> **Given request**
Could you output each line of the data that follows exactly?

:: Supplied records ::

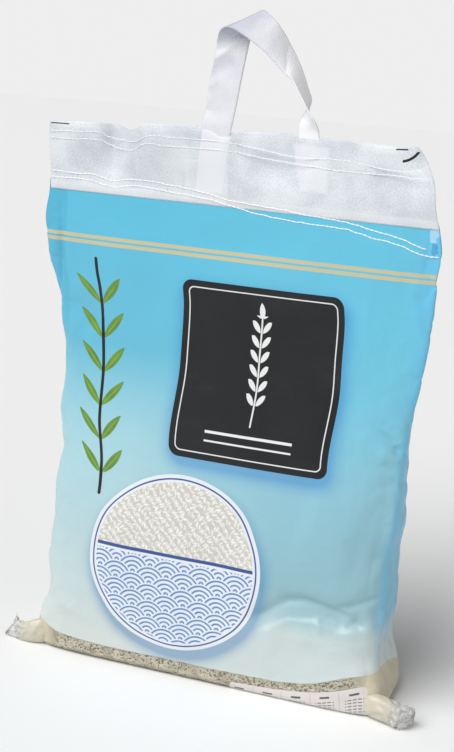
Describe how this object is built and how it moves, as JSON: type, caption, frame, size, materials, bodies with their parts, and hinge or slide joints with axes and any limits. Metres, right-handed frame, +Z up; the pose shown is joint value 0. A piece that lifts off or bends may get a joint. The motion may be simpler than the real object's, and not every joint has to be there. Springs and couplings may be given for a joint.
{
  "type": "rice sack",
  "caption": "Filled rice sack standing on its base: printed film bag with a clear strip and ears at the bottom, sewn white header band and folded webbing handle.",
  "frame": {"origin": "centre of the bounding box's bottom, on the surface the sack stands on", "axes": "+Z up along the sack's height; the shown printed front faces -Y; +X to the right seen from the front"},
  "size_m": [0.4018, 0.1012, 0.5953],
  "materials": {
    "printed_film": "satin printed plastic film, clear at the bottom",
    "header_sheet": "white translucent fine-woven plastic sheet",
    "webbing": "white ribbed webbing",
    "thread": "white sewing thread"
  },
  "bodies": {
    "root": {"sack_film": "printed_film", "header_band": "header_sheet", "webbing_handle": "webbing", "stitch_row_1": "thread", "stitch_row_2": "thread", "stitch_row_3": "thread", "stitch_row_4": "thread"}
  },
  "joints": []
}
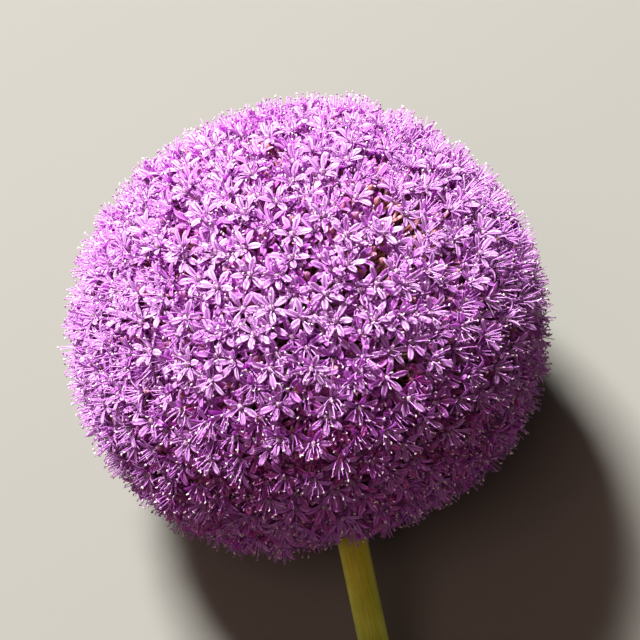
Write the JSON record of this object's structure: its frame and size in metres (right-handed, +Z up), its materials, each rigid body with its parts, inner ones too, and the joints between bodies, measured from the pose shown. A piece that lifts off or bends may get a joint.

:::

> **Answer to this task**
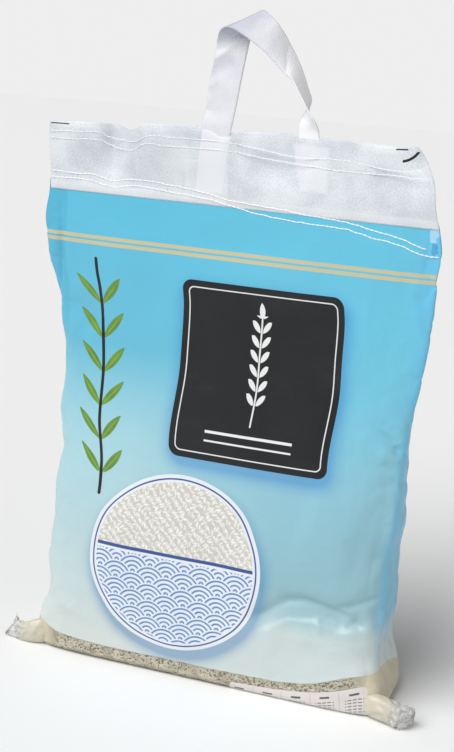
Describe how this object is built and how it moves, as JSON: type, caption, frame, size, materials, bodies with their parts, and hinge or slide joints with axes and any limits. Metres, right-handed frame, +Z up; the pose shown is joint value 0. A piece that lifts off or bends may get a joint. The motion may be simpler than the real object's, and not every joint has to be there. Springs and couplings may be given for a joint.
{
  "type": "rice sack",
  "caption": "Filled rice sack standing on its base: printed film bag with a clear strip and ears at the bottom, sewn white header band and folded webbing handle.",
  "frame": {"origin": "centre of the bounding box's bottom, on the surface the sack stands on", "axes": "+Z up along the sack's height; the shown printed front faces -Y; +X to the right seen from the front"},
  "size_m": [0.4018, 0.1012, 0.5953],
  "materials": {
    "printed_film": "satin printed plastic film, clear at the bottom",
    "header_sheet": "white translucent fine-woven plastic sheet",
    "webbing": "white ribbed webbing",
    "thread": "white sewing thread"
  },
  "bodies": {
    "root": {"sack_film": "printed_film", "header_band": "header_sheet", "webbing_handle": "webbing", "stitch_row_1": "thread", "stitch_row_2": "thread", "stitch_row_3": "thread", "stitch_row_4": "thread"}
  },
  "joints": []
}
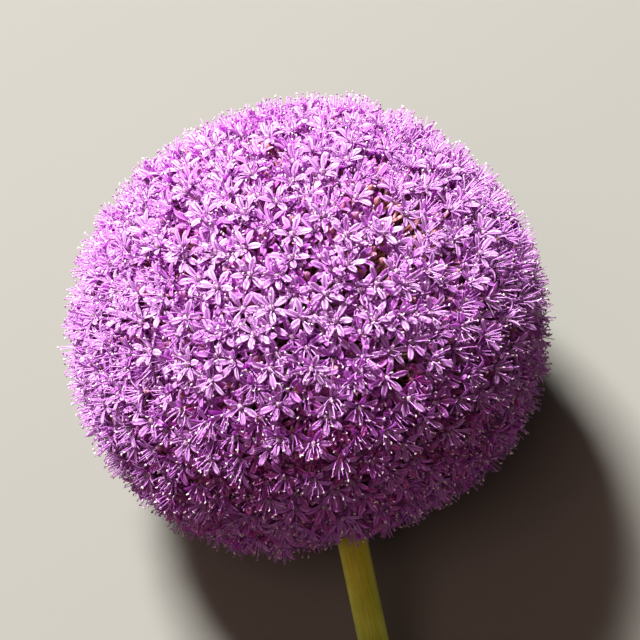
Write the JSON record of this object's structure: its frame and size in metres (right-handed, +Z up), its materials, each rigid body with its parts, inner ones too, and the joints between bodies, measured from the pose shown. A piece that lifts off or bends may get a joint.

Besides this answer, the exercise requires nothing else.